* **Your goal**: Return all lines that include the string "this".

— START OF Task material —

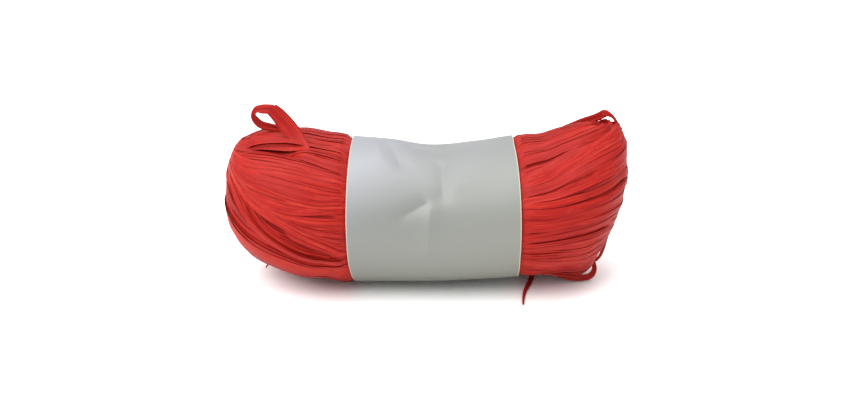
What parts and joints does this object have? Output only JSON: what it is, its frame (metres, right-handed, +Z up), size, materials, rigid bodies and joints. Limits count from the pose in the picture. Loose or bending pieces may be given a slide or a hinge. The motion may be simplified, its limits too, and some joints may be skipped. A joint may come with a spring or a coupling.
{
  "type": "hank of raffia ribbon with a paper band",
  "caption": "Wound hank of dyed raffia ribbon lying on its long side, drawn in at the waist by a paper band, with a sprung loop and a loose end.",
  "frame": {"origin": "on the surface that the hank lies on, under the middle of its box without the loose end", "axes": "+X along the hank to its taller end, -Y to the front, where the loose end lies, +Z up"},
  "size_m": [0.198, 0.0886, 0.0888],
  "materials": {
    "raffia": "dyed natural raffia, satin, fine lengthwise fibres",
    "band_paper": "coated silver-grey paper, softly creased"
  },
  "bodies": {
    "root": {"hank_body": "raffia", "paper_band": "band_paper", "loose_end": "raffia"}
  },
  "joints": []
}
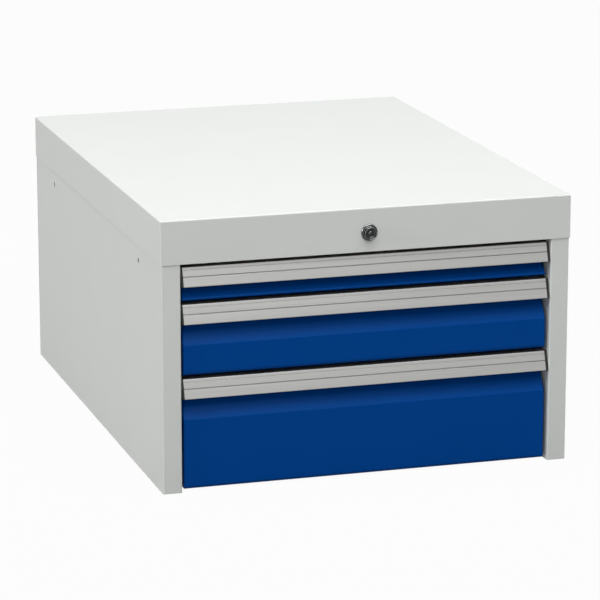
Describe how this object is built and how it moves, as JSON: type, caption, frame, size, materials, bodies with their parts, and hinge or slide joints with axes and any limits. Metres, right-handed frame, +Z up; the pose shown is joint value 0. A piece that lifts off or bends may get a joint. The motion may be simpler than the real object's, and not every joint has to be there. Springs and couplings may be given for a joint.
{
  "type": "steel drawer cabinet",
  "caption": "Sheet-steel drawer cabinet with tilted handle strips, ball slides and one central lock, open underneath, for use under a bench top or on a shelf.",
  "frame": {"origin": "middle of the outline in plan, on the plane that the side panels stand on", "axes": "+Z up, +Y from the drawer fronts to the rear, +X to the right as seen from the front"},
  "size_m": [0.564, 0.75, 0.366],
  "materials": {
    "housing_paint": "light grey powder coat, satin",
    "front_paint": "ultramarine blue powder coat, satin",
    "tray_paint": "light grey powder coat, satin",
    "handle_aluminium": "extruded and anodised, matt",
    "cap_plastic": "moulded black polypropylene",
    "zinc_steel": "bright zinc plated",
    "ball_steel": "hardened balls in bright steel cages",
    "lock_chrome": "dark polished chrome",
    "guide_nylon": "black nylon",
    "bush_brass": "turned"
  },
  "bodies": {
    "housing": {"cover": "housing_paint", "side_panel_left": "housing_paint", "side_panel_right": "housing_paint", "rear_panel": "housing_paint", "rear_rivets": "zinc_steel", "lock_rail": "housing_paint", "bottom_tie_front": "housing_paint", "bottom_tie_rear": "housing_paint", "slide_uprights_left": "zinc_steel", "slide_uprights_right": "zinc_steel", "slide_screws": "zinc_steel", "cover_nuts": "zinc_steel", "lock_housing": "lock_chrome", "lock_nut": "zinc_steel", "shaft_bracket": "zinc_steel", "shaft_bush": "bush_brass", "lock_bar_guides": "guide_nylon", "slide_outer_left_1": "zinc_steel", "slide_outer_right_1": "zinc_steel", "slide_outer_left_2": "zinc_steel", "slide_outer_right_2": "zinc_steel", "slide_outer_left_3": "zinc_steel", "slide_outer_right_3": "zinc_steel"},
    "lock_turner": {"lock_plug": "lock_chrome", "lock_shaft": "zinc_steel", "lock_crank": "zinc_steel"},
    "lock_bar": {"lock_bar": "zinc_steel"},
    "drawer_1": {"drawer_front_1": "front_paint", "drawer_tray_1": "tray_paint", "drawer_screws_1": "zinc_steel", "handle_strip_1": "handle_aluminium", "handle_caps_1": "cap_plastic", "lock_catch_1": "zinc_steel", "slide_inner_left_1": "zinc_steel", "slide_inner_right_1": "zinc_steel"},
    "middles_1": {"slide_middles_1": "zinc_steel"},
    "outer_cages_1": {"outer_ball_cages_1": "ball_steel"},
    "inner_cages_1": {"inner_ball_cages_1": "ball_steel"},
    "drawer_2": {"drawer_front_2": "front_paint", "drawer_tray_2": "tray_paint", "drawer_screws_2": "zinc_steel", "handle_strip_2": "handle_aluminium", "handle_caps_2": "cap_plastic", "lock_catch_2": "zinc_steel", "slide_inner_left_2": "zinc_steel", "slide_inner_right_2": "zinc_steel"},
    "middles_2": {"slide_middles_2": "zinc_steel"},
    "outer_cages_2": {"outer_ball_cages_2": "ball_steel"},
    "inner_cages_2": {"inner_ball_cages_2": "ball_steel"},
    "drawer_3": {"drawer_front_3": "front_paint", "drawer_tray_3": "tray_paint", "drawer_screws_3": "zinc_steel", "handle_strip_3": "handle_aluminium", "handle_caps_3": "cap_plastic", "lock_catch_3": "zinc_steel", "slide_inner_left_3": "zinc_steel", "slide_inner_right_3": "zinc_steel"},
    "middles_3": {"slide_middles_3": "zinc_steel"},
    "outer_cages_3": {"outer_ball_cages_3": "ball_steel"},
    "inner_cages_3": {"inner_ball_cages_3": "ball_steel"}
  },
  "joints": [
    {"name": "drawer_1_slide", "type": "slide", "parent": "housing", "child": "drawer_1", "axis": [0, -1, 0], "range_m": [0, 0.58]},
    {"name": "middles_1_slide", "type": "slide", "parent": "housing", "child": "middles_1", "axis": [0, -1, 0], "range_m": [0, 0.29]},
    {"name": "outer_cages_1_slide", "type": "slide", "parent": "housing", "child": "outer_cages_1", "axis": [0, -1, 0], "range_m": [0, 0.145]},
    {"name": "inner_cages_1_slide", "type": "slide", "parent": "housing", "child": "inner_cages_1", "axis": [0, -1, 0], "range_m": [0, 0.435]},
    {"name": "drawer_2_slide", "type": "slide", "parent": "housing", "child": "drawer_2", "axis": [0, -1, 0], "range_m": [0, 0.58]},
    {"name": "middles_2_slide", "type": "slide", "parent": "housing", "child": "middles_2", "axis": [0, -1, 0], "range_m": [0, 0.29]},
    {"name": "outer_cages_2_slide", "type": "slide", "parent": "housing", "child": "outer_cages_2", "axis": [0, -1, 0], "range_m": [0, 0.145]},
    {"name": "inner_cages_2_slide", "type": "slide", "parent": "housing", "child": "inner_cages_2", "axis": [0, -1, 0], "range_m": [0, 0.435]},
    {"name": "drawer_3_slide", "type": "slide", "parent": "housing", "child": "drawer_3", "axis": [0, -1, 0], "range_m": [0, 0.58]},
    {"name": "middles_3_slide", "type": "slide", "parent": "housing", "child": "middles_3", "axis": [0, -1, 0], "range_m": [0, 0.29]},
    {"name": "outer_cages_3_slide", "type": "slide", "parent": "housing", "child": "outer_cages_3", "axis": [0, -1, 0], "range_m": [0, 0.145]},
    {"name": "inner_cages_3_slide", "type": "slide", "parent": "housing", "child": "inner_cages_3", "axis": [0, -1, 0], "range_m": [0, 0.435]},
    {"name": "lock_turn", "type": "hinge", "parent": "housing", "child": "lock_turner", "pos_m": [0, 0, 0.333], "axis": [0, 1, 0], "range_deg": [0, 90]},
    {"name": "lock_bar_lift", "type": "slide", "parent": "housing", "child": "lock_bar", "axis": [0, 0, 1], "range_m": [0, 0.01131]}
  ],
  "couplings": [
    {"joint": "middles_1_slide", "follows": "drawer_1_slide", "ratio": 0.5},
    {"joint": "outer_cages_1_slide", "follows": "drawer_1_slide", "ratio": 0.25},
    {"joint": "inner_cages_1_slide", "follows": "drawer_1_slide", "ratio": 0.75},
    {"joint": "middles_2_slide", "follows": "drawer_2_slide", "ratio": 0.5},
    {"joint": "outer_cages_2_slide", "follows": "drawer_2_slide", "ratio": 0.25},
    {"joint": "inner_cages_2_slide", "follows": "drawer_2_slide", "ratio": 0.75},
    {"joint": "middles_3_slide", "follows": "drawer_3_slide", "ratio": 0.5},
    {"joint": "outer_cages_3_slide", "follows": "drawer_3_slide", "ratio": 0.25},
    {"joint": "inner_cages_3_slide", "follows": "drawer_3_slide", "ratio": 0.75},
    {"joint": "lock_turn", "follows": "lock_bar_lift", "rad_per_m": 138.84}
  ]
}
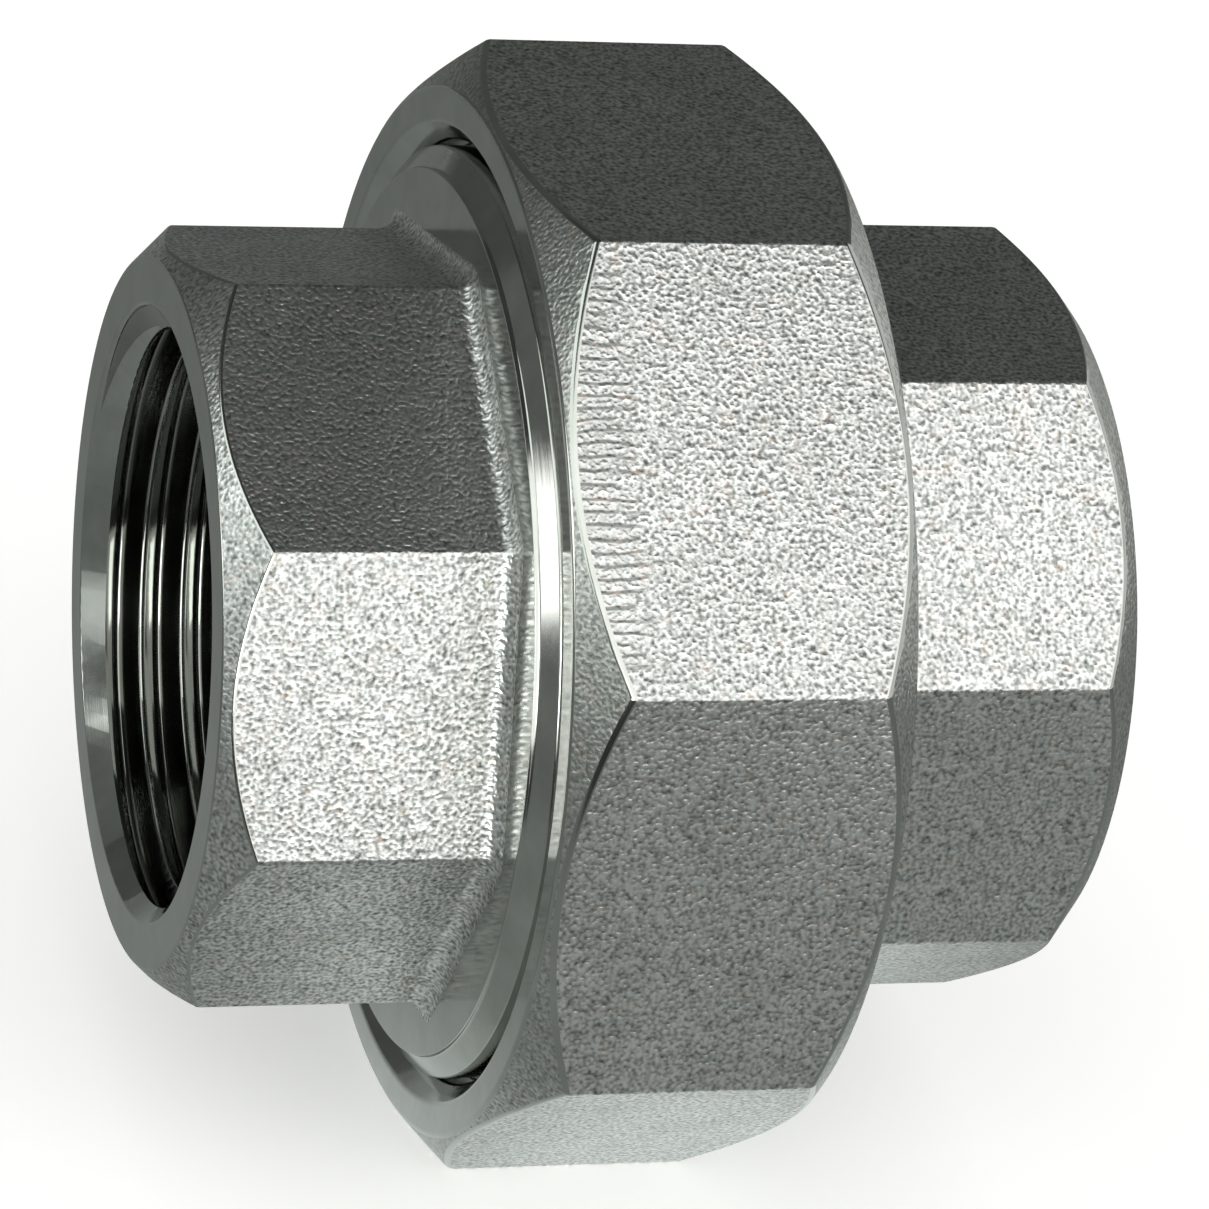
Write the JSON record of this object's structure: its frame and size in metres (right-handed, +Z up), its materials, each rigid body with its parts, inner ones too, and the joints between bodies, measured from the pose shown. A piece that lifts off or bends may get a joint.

— END OF Task material —

* **Reply**:
What parts and joints does this object have? Output only JSON: what it is, its frame (metres, right-handed, +Z up), size, materials, rigid bodies and joints. Limits count from the pose in the picture. Loose or bending pieces may be given a slide or a hinge. The motion may be simplified, its limits too, and some joints may be skipped. A joint may come with a spring or a coupling.
Describe how this object is built and how it moves, as JSON: type, caption, frame, size, materials, bodies with their parts, and hinge or slide joints with axes and any limits. Metres, right-handed frame, +Z up; the pose shown is joint value 0. A piece that lifts off or bends may get a joint. The motion may be simpler than the real object's, and not every joint has to be there. Springs and couplings may be given for a joint.
Write the JSON record of this object's structure: its frame and size in metres (right-handed, +Z up), its materials, each rigid body with its parts, inner ones too, and the joints between bodies, measured from the pose shown. A piece that lifts off or bends may get a joint.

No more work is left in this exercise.